- Born: 22 May 1932 Paris, French Third Republic
- Died: 4 May 2020 (aged 87) Bad Krozingen, Germany
- Burial: Bad Krozingen
- Spouses: Prince Franz Josef of Hohenzollern ​ ​(m. 1955; div. 1961)​ Hans Joachim Oehmichen ​ ​(m. 1961; died 1995)​
- Issue: Alexander Oehmichen Gaetano Oehmichen Maria Oehmichen

Names
- Diane Marguerite de Bourbon-Parme
- House: Bourbon-Parma
- Father: Prince Gaetano of Bourbon-Parma
- Mother: Princess Margarete of Thurn and Taxis

= Princess Diana of Bourbon-Parma =

French aristocrat (1932–2020)

Princess Diana Margherita of Bourbon-Parma (Diane Marguerite de Bourbon-Parme in French; 22 May 1932 – 4 May 2020) was a French aristocrat and member of the House of Bourbon-Parma, a cadet branch of the Spanish royal family.

== Biography ==
Princess Diana was born in Paris on 22 May 1932 to Prince Gaetano of Bourbon-Parma and Princess Margarete of Thurn and Taxis. In 1955 she married Prince Franz Josef Hubertus Maria Meinrad Michael of Hohenzollern-Sigmaringen, son of Frederick, Prince of Hohenzollern. She gave birth to a son, Alexander, in 1957.

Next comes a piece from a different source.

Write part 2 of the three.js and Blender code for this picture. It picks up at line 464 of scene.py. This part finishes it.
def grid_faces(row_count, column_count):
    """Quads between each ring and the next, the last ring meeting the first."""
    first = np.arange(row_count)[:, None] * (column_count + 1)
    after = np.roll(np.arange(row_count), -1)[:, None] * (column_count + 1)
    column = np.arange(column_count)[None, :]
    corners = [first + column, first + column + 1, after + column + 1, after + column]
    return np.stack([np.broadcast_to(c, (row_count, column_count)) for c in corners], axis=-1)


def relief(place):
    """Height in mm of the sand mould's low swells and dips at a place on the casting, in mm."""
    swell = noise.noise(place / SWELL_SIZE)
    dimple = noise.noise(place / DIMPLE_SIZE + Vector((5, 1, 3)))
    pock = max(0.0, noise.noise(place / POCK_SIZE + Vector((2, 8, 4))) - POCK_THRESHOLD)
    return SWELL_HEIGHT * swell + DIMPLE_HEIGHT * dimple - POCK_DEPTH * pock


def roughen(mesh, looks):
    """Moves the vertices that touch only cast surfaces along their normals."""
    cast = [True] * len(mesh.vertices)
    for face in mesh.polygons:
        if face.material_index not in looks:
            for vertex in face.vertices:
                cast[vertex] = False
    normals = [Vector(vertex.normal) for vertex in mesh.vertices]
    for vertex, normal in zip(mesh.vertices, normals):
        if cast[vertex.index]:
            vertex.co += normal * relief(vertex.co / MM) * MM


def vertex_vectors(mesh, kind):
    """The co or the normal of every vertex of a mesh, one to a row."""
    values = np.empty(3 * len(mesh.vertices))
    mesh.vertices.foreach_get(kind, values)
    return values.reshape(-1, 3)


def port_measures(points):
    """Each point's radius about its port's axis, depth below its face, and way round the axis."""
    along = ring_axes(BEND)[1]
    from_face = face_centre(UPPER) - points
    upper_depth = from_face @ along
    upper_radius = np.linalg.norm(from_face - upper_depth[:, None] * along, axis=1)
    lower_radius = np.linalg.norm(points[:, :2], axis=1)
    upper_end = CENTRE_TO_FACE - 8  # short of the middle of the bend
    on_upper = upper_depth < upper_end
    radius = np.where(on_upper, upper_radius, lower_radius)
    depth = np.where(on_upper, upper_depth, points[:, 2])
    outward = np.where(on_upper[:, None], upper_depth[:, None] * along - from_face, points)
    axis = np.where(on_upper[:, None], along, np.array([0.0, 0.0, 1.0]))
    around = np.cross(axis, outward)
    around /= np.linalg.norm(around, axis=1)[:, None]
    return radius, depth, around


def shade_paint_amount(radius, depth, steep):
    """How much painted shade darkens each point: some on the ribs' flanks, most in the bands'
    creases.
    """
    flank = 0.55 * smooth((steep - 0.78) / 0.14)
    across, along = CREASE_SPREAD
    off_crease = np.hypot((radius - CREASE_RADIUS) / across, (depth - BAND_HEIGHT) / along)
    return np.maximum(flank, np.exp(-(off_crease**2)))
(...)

She and Prince Franz Josef divorced in 1961 after it was revealed that the prince was not Alexander's biological father. On 21 March 1961 she married her son's biological father, Hans Joachim Oehmichen, in Stuttgart.They had two more children, Gaetano and Maria, and had their marriage consecrated in the Catholic Church in 1992. Her first marriage was officially annulled by the Catholic Church on 17 January 1980. Her second husband died in 1995. Diana resided for 8 years in the Villa Le Pianore in Camaiore, a historic residence for the Bourbons and visited there in 2013. Princess Diana died from COVID-19 in Bad Krozingen, Germany on 4 May 2020.